A few months ago, I received a diagnosis from my orthopaedic (“orthopaedic” sounds more Latin) doctor about my hip sockets, courtesy of his version of the “divination of bones,” (not by a random casting and scattering of animal bones on the ground, but a more scientific “reading” of my bones via x-ray).

It seems my two pair of “mortar and pestles” have become, in the doctor’s words: “Square pegs in round holes.” My cousin Trish Garrison Mulloy identifies herself on Facebook as a “Square peg in a round world,” but in her delightful postings, she only generates positiveness and creativity, no negativity nor painful friction.

I look forward to my hip replacement surgery, as I am surely becoming the Tin Man (to whom Oz never did give nothin’ that he didn’t already have). At least I’m still in somewhat better shape than that cake left out in the rain at MacArthur Park.

I now understand some of the “micro-topography” of the ground with which my mother (Lorraine Williams) had to contend later-in-life. When lower limbs reach the point that feet can only be raised just so high, even something such as the extra bit of grass which comes from a yard being only a week overdue for mowing seems to be almost as obstructive to walking as an abandoned, overgrown field.

I have become proficient with the crook of my cane in dealing with many things, closing doors, putting on trousers, lifting plastic Food Lion bags (also Walmart, Dollar General, CVS, etc.).

For the putting on of underwear, though, I prefer my cane to a “grabber,” because of the danger of accidentally grabbing “things” I might not have intended to grab.

But neither cane nor grabber can defend against the random bee or wasp. Not being able to run from them, I must try to stay in their good graces.

Although I have adapted my cane for about the same number of uses which Moses used his staff, the things he did with his staff were a lot “showier.”

The orthopedic doctor let me “play with” a ceramic ball and socket in his office just like the one I’ll be getting. Playing with my implanted one will be called “physical therapy.”

The fluidity of movement of that ball and socket was amazing! One of those “cushiony” squeeze balls sitting on the office desk couldn’t possibly relieve as much stress as they (they’re going to relieve a lot of stress in my hip!).

The other day I had a strange thought connected to my arthritic hip bones (some of you might think “He must have had arthritis all his life,” no, just some strange thoughts now and then).

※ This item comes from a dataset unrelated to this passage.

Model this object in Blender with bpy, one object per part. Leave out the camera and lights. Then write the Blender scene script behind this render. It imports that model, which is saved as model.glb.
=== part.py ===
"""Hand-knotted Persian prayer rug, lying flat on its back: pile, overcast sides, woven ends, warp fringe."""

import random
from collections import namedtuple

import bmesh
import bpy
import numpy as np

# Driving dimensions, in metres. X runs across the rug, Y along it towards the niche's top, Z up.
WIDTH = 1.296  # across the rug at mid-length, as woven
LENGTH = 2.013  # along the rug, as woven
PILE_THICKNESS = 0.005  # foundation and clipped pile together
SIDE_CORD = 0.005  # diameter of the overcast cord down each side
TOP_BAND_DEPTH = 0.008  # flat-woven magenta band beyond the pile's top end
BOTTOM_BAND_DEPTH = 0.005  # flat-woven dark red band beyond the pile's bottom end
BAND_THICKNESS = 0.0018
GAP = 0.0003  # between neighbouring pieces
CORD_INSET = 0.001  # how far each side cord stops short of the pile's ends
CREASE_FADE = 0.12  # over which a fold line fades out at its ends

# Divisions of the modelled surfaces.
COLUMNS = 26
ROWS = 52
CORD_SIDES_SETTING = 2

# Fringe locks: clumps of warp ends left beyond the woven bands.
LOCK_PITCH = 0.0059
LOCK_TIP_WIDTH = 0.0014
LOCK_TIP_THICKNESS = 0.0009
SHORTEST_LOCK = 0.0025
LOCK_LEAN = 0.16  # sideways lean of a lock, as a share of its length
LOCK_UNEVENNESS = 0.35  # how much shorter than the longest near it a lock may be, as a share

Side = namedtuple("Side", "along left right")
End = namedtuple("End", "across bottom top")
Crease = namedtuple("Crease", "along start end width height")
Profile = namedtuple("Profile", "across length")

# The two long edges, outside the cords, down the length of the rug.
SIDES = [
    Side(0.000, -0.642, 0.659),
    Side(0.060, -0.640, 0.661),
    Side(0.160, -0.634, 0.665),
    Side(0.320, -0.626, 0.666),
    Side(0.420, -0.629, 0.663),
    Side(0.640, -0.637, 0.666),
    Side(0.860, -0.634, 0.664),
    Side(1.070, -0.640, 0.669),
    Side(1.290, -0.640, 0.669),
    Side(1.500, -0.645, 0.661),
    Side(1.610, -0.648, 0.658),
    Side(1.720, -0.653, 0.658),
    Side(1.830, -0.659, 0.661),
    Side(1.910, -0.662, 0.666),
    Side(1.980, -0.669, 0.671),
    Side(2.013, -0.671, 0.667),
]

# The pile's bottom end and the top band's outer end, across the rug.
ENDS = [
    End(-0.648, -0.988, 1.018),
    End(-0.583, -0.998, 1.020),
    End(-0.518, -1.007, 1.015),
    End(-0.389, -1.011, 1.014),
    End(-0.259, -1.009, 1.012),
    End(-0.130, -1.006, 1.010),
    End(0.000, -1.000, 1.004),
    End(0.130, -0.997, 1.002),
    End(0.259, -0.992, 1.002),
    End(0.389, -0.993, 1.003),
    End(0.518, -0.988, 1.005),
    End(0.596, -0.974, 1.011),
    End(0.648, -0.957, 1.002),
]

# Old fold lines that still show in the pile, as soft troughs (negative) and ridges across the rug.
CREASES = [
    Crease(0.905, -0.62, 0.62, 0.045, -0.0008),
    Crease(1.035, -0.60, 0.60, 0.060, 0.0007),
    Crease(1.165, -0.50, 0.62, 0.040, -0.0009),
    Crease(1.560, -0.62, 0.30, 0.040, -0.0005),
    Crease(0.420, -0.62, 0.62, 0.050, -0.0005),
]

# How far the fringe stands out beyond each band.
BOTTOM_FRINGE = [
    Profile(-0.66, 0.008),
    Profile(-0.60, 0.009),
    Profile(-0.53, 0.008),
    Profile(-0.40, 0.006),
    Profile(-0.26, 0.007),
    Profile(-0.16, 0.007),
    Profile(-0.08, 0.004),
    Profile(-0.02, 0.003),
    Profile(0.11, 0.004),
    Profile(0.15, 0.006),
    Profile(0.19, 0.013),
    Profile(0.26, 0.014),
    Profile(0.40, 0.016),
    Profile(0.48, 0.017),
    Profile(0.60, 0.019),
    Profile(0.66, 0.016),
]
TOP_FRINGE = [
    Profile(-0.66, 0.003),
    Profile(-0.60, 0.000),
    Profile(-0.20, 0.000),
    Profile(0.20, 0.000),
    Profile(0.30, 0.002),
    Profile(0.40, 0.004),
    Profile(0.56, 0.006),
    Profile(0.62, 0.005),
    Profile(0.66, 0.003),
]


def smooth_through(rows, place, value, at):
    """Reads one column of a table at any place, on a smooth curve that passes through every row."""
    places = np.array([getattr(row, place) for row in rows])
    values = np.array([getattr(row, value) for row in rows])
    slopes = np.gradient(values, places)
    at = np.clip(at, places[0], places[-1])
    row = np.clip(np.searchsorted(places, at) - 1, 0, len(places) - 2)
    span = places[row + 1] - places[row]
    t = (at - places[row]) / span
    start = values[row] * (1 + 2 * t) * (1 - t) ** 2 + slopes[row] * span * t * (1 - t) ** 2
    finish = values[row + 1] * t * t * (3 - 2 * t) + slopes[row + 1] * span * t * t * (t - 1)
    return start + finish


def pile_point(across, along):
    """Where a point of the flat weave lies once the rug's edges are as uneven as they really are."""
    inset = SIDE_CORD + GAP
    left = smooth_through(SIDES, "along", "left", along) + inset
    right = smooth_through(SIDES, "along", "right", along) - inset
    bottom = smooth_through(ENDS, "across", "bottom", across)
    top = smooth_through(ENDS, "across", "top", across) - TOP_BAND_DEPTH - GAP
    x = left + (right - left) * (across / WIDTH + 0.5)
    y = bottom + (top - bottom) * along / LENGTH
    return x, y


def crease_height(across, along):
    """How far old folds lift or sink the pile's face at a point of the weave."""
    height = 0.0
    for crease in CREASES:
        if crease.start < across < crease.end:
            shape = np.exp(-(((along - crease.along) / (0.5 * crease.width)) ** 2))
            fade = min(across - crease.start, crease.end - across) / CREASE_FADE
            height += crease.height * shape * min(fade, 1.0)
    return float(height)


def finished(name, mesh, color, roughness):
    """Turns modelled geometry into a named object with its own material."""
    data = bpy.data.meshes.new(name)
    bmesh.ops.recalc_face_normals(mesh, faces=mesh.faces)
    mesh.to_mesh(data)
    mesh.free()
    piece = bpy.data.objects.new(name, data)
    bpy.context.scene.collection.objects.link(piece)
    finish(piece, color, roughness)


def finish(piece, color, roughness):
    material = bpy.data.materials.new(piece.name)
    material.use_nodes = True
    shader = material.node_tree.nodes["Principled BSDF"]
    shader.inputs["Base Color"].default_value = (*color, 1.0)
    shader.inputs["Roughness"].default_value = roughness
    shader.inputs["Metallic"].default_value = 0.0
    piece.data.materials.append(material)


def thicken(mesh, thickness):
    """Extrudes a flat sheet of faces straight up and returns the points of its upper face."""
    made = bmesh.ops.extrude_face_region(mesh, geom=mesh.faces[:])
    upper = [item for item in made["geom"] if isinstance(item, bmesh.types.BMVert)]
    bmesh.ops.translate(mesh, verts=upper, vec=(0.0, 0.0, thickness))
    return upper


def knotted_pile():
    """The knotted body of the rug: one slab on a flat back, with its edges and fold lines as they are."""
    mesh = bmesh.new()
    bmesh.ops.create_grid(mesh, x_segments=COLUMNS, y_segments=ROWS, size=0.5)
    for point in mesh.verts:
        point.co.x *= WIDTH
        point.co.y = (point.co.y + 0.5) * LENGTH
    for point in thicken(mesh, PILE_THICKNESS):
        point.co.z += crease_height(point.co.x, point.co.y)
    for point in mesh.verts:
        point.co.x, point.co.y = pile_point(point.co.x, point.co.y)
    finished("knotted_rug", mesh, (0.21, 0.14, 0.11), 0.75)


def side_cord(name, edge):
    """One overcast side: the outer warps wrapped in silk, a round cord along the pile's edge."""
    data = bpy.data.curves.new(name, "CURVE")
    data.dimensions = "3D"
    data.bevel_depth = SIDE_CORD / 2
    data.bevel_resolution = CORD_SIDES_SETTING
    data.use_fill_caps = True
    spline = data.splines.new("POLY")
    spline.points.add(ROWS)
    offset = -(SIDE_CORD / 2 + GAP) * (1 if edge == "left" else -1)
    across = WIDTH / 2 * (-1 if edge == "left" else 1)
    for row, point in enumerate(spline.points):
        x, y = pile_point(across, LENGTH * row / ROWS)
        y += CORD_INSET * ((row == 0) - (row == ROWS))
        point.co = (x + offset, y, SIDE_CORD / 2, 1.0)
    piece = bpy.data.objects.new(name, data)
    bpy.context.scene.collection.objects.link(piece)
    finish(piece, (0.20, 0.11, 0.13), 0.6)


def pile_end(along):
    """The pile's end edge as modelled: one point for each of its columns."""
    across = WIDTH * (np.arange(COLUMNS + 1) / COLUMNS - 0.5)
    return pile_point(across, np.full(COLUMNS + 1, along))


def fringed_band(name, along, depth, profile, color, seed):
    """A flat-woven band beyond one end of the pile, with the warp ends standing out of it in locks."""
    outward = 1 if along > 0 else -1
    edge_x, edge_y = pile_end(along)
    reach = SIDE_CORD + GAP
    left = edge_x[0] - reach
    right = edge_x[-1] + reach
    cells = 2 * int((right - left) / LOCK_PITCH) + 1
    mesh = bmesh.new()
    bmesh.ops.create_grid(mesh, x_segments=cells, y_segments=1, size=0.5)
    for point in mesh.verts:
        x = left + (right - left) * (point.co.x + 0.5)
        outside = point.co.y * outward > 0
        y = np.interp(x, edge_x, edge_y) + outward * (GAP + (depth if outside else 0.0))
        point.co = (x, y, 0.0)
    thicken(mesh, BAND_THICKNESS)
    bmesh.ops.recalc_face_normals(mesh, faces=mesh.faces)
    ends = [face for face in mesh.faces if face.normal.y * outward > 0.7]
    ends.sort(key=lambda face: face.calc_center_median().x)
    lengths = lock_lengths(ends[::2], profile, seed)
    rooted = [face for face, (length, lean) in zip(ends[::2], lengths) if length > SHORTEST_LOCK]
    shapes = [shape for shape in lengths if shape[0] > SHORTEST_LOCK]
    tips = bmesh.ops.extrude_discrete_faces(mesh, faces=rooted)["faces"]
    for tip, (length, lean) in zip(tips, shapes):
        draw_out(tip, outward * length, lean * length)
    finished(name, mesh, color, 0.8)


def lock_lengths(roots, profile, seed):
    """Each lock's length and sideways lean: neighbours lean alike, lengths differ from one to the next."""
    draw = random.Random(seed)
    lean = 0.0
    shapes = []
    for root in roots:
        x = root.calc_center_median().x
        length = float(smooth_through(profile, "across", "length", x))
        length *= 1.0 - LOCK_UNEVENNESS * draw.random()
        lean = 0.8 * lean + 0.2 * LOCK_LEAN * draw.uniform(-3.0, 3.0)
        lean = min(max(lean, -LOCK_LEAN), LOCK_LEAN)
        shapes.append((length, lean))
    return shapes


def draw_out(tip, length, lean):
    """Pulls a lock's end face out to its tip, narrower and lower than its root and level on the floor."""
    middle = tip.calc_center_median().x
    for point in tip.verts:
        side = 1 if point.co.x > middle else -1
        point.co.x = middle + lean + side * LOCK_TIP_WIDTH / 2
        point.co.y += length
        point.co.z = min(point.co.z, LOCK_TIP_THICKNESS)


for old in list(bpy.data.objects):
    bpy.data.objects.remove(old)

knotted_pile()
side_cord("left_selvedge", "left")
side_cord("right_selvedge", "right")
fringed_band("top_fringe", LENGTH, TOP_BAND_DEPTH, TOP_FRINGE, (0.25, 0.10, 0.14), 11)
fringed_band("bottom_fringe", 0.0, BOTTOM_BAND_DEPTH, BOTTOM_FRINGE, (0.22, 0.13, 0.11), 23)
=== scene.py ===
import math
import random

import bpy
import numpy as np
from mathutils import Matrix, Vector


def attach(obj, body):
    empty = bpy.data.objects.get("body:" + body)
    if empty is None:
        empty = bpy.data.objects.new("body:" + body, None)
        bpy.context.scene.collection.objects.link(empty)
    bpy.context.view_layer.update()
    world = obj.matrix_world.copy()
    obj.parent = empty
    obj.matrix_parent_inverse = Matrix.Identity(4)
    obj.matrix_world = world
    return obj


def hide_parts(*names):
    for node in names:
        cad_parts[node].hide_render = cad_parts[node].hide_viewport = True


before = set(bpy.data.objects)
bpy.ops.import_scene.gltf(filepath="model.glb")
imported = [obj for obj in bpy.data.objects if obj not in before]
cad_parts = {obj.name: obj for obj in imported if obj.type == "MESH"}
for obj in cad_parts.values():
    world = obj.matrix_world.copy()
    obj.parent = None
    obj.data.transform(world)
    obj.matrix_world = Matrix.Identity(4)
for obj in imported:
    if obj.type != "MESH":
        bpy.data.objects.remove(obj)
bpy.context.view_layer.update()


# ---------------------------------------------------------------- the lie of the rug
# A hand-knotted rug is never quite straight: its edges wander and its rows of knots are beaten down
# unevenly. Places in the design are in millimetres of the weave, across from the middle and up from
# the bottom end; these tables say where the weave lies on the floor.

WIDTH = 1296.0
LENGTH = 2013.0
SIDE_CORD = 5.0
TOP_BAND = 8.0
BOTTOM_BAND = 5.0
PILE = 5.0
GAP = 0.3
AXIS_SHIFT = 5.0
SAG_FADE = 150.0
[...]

I saw a man in his thirties jogging and thought if I were only like “The Mummy” (1999) who sort of acted out a morbid version of Johnny Cash’s “One Piece at a Time,” taking parts which he needed from other people until he was “Together Again”(Buck Owens, by the way), that man would go jogging past me and then he would collapse.

At the hospital they would discover his hip bones had disappeared, but wouldn’t guess even for an instant that they were now in place on my skeleton (now that’s a strange thought, and a creepy one too).

On the way into work the other day, I saw a young lady walking down the sidewalk with the most fluid hip motion I’d ever seen and thought: “Wow! She must have been born with ceramic hips!”( I’d like to have more fluidity in my hips, but perhaps not that much).

I’ll get my right hip replaced (7/25/17), then, later on, the left (not on my own accord, rather, prescribed by the orthopaedic doctor).

But it would be great to have most everything replaced and get fitted up with that really neat life-support suit that Anakin Skywalker got!

Or become like Yul Brynner’s character in “Westworld”(1970), (that might be kinda’ fun too).